**Written task:**
Quote only the lines from the line containing "cad_parts[node].hide_render = cad_parts[node].hide_viewport" to the line containing "imported = [obj", with both of those lines included, please, exactly as written.

**Data excerpt:**

>>>>

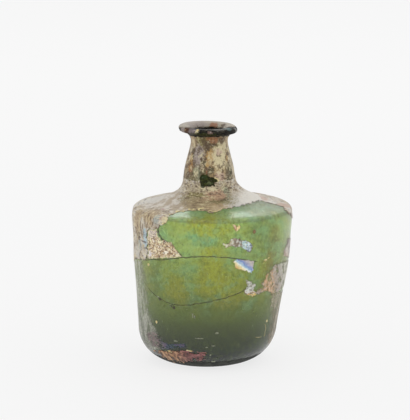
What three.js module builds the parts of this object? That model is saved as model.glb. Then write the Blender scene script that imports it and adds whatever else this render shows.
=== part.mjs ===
// A small free-blown bottle of green glass, of the early medieval Near East.
// It was blown and worked by hand on a pontil rod, so its foot stands a little to one side of
// its body, the neck is slightly off the middle of the shoulder and the lip isn't quite level.
// Millimetres, +Z up. The origin is on the table, straight below the middle of the widest ring.

import * as THREE from "three";

const degrees = THREE.MathUtils.degToRad;

// The foot: a flat resting ring around a pushed-up middle.
const FOOT_RADIUS = 15;
const FOOT_RING_WIDTH = 3.5;
const KICK_HEIGHT = 3;

// The outside from the foot up. Each height is counted from the top of the stretch below it.
const HEEL_RADIUS = 33.1;
const HEEL_HEIGHT = 18;
const BODY_RADIUS = 38.1;
const BODY_HEIGHT = 54;
const CORNER_HEIGHT = 5.3;
const SHOULDER_RADIUS = 25.8;
const SHOULDER_RISE = 10.8;
const SHOULDER_SLOPE = degrees(20);
const NECK_BASE_RADIUS = 12.6;
const NECK_HEIGHT = 17.6;
const NECK_TAPER = degrees(4.5);
const THROAT_RADIUS = 9;
const LIP_RISE = 7.3;

// The folded lip, a thick disc with a rounded edge, dished towards the mouth.
const LIP_RADIUS = 14.3;
const LIP_THICKNESS = 3.8;
const LIP_DISH = 0.7;
const MOUTH_RADIUS = 7.6;
const MOUTH_BEVEL = 1;

// Thickness of the glass, which is heaviest in the floor.
const FLOOR_WALL = 4.6;
const HEEL_WALL = 3.4;
const BODY_WALL = 1.9;
const NECK_WALL = 2.2;

// How far the hand-worked stretches stand out of line, along X. The foot's lean dies out at
// LEAN_HEIGHT above the table.
const FOOT_DRIFT = -2.6;
const LEAN_HEIGHT = 64;
const NECK_DRIFT = -1.4;
const LIP_DRIFT = -2.1;
const LIP_TILT = degrees(1.6);

// How full each bend is, as a share of its own stretch.
const HEEL_FLATNESS = 0.43;
const HEEL_FULLNESS = 0.29;
const BODY_SWELL = 0.28;
const BODY_FULLNESS = 0.38;
const CORNER_FULLNESS = 0.8;
const CORNER_REACH = 0.5;
const SHOULDER_REACH = 0.53;
const NECK_FLARE = 0.59;
const NECK_FULLNESS = 0.37;
const THROAT_FULLNESS = 0.24;
const LIP_FLARE = 0.45;
const KICK_FULLNESS = 0.8;

// Facets around the axis and around the lip's edge.
const SIDES = 60;
const LIP_FACETS = 6;

// Heights above the table.
const widestZ = HEEL_HEIGHT + BODY_HEIGHT;
const shoulderZ = widestZ + CORNER_HEIGHT;
const neckBaseZ = shoulderZ + SHOULDER_RISE;
const throatZ = neckBaseZ + NECK_HEIGHT;
const lipTopZ = throatZ + LIP_RISE;
const lipUnderZ = lipTopZ - LIP_THICKNESS;

// A point of the section: distance from the axis, and height.
const at = (radius, height) => new THREE.Vector2(radius, height);

// One bend of the outside. wall is the thickness of the glass at its upper end, and steps is
// how many straight pieces stand for it.
function bend(from, handleFrom, handleTo, to, wall, steps) {
  const curve = new THREE.CubicBezierCurve(from, handleFrom, handleTo, to);
  return { curve, wall, steps };
}

// The outside from the resting ring to the underside of the lip.
function outsideBends() {
  const foot = at(FOOT_RADIUS, 0);
  const heel = at(HEEL_RADIUS, HEEL_HEIGHT);
  const widest = at(BODY_RADIUS, widestZ);
  const shoulder = at(SHOULDER_RADIUS, shoulderZ);
  const neckBase = at(NECK_BASE_RADIUS, neckBaseZ);
  const throat = at(THROAT_RADIUS, throatZ);
  const lipEdgeRadius = LIP_RADIUS - LIP_THICKNESS / 2;
  const lipUnder = at(lipEdgeRadius, lipUnderZ);

  const heelTurn = HEEL_RADIUS - FOOT_RADIUS;
  const swell = BODY_RADIUS - HEEL_RADIUS;
  const cornerReach = CORNER_REACH * (BODY_RADIUS - SHOULDER_RADIUS);
  const shoulderReach = SHOULDER_REACH * (SHOULDER_RADIUS - NECK_BASE_RADIUS);
  const flare = NECK_FLARE * SHOULDER_RISE;
  const neckReach = NECK_FULLNESS * NECK_HEIGHT;
  const downSlope = at(Math.cos(SHOULDER_SLOPE), -Math.sin(SHOULDER_SLOPE));
  const upNeck = at(-Math.sin(NECK_TAPER), Math.cos(NECK_TAPER));

  return [
    bend(
      foot,
      at(FOOT_RADIUS + HEEL_FLATNESS * heelTurn, 0),
      at(HEEL_RADIUS, HEEL_FULLNESS * HEEL_HEIGHT),
      heel,
      HEEL_WALL,
      9,
    ),
    bend(
      heel,
      at(HEEL_RADIUS + BODY_SWELL * swell, HEEL_HEIGHT + BODY_SWELL * BODY_HEIGHT),
      at(BODY_RADIUS, widestZ - BODY_FULLNESS * BODY_HEIGHT),
      widest,
      BODY_WALL,
      6,
    ),
    bend(
      widest,
      at(BODY_RADIUS, widestZ + CORNER_FULLNESS * CORNER_HEIGHT),
      shoulder.clone().addScaledVector(downSlope, cornerReach),
      shoulder,
      BODY_WALL,
      7,
    ),
    bend(
      shoulder,
      shoulder.clone().addScaledVector(downSlope, -shoulderReach),
      neckBase.clone().addScaledVector(upNeck, -flare),
      neckBase,
      NECK_WALL,
      7,
    ),
    bend(
      neckBase,
      neckBase.clone().addScaledVector(upNeck, neckReach),
      at(THROAT_RADIUS, throatZ - THROAT_FULLNESS * NECK_HEIGHT),
      throat,
      NECK_WALL,
      4,
    ),
    bend(
      throat,
      at(THROAT_RADIUS, throatZ + LIP_FLARE * (lipUnderZ - throatZ)),
      at(THROAT_RADIUS + LIP_FLARE * (lipEdgeRadius - THROAT_RADIUS), lipUnderZ),
      lipUnder,
      NECK_WALL,
      4,
    ),
  ];
}

// The inside follows the outside at the thickness of the glass, from the floor to the throat.
function insideWall(bends) {
  const inside = [];
  let wall = FLOOR_WALL;
  for (const stretch of bends.slice(0, -1)) {
    const count = Math.ceil(stretch.steps * 0.75);
    for (let i = 0; i < count; i++) {
      const along = i / count;
      const point = stretch.curve.getPoint(along);
      const way = stretch.curve.getTangent(along);
      const inward = at(-way.y, way.x);
      inside.push(point.addScaledVector(inward, THREE.MathUtils.lerp(wall, stretch.wall, along)));
    }
    wall = stretch.wall;
  }
  inside.push(at(THROAT_RADIUS - NECK_WALL, throatZ));
  return inside;
}

// The lip's rounded edge, from its underside out and up to its top.
function lipEdge() {
  const edge = LIP_THICKNESS / 2;
  const points = [];
  for (let i = 1; i <= LIP_FACETS; i++) {
    const turn = Math.PI * (i / LIP_FACETS - 0.5);
    points.push(
      at(LIP_RADIUS - edge + edge * Math.cos(turn), lipTopZ - edge + edge * Math.sin(turn)),
    );
  }
  return points;
}

// The whole wall in section: kick, resting ring, outside, lip, mouth, inside, floor.
function section() {
  const bends = outsideBends();
  const ringInner = FOOT_RADIUS - FOOT_RING_WIDTH;
  const kickBend = at(ringInner / 2, KICK_FULLNESS * KICK_HEIGHT);
  const mouthZ = lipTopZ - LIP_DISH;
  return [
    at(0, KICK_HEIGHT),
    kickBend,
    at(ringInner, 0),
    at(FOOT_RADIUS, 0),
    ...bends.flatMap(({ curve, steps }) => curve.getPoints(steps).slice(1)),
    ...lipEdge(),
    at(MOUTH_RADIUS + MOUTH_BEVEL, mouthZ),
    at(MOUTH_RADIUS, mouthZ - MOUTH_BEVEL),
    ...insideWall(bends).reverse(),
    kickBend.clone().add(at(0, FLOOR_WALL)),
    at(0, KICK_HEIGHT + FLOOR_WALL),
  ];
}

// How far the middle of the glass lies from the axis at a height.
function driftAt(z) {
  const eased = THREE.MathUtils.smoothstep;
  const foot = FOOT_DRIFT * (1 - eased(z, 0, LEAN_HEIGHT));
  const neck = NECK_DRIFT * eased(z, shoulderZ, neckBaseZ);
  const lip = (LIP_DRIFT - NECK_DRIFT) * eased(z, throatZ, lipTopZ);
  return foot + neck + lip;
}

// Turned in section, then leaned and tilted as the hand-worked bottle is.
function bottleGeometry() {
  const geometry = new THREE.LatheGeometry(section(), SIDES);
  geometry.rotateX(Math.PI / 2);
  const place = geometry.getAttribute("position");
  for (let i = 0; i < place.count; i++) {
    const x = place.getX(i);
    const z = place.getZ(i);
    const tilt = LIP_TILT * THREE.MathUtils.smoothstep(z, throatZ, lipUnderZ);
    place.setX(i, x + driftAt(z));
    place.setZ(i, z - x * Math.tan(tilt));
  }
  geometry.computeVertexNormals();
  return geometry;
}

const greenGlass = new THREE.MeshStandardMaterial({
  name: "green glass",
  color: 0x6f8a3c,
  roughness: 0.25,
  metalness: 0,
  transparent: true,
  opacity: 0.75,
});

const bottle = new THREE.Mesh(bottleGeometry(), greenGlass);
bottle.name = "bottle";

const part = new THREE.Group();
part.name = "green glass bottle";
part.add(bottle);

export default part;
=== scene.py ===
# The looks of a small free-blown bottle of green glass that lay in the ground for centuries.
# Lengths are in metres, or in millimetres where a function says so, in the frame of the packed
# solid, with Z up and the front towards -Y.
import math

import bmesh
import bpy
import numpy as np
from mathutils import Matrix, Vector, noise


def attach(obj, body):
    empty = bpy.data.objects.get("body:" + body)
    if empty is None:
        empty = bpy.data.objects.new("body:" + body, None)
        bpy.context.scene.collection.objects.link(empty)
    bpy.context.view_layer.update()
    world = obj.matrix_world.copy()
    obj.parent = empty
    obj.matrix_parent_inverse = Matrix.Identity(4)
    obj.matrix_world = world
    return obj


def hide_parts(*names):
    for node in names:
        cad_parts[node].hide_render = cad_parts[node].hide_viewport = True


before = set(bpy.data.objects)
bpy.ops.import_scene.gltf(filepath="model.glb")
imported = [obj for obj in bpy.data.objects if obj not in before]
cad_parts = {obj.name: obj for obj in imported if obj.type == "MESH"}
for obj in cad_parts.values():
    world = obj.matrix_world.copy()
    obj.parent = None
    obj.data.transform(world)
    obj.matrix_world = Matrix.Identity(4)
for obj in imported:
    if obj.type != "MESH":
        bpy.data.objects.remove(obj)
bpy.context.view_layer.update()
MM = 0.001


# The view. The bottle is seen from a little above through a long lens. Places on it that are
# given as pixels of the photograph are found through this same camera.
PHOTO_WIDTH, PHOTO_HEIGHT = 410, 420
CAMERA_PLACE = Vector((-3.4 * MM, -1271.6 * MM, 326.3 * MM))
CAMERA_DOWN = math.radians(11.31)
FOCAL_PIXELS = 2740
SENSOR = 36
PHOTO_MIDDLE = ((PHOTO_WIDTH - 1) / 2, (PHOTO_HEIGHT - 1) / 2)


def put_in_scene(name, data):
    """A new object in the scene."""
    thing = bpy.data.objects.new(name, data)
    bpy.context.scene.collection.objects.link(thing)
    return thing


lens = bpy.data.cameras.new("view")
lens.sensor_width = SENSOR
lens.lens = FOCAL_PIXELS / PHOTO_HEIGHT * SENSOR
camera = put_in_scene("view", lens)
camera.location = CAMERA_PLACE
camera.rotation_euler = (math.pi / 2 - CAMERA_DOWN, 0, 0)
bpy.context.scene.camera = camera
VIEW_RIGHT = np.array((1, 0, 0))
VIEW_AHEAD = np.array((0, math.cos(CAMERA_DOWN), -math.sin(CAMERA_DOWN)))
VIEW_UP = np.cross(VIEW_RIGHT, VIEW_AHEAD)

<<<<

**Answer below:**
        cad_parts[node].hide_render = cad_parts[node].hide_viewport = True


before = set(bpy.data.objects)
bpy.ops.import_scene.gltf(filepath="model.glb")
imported = [obj for obj in bpy.data.objects if obj not in before]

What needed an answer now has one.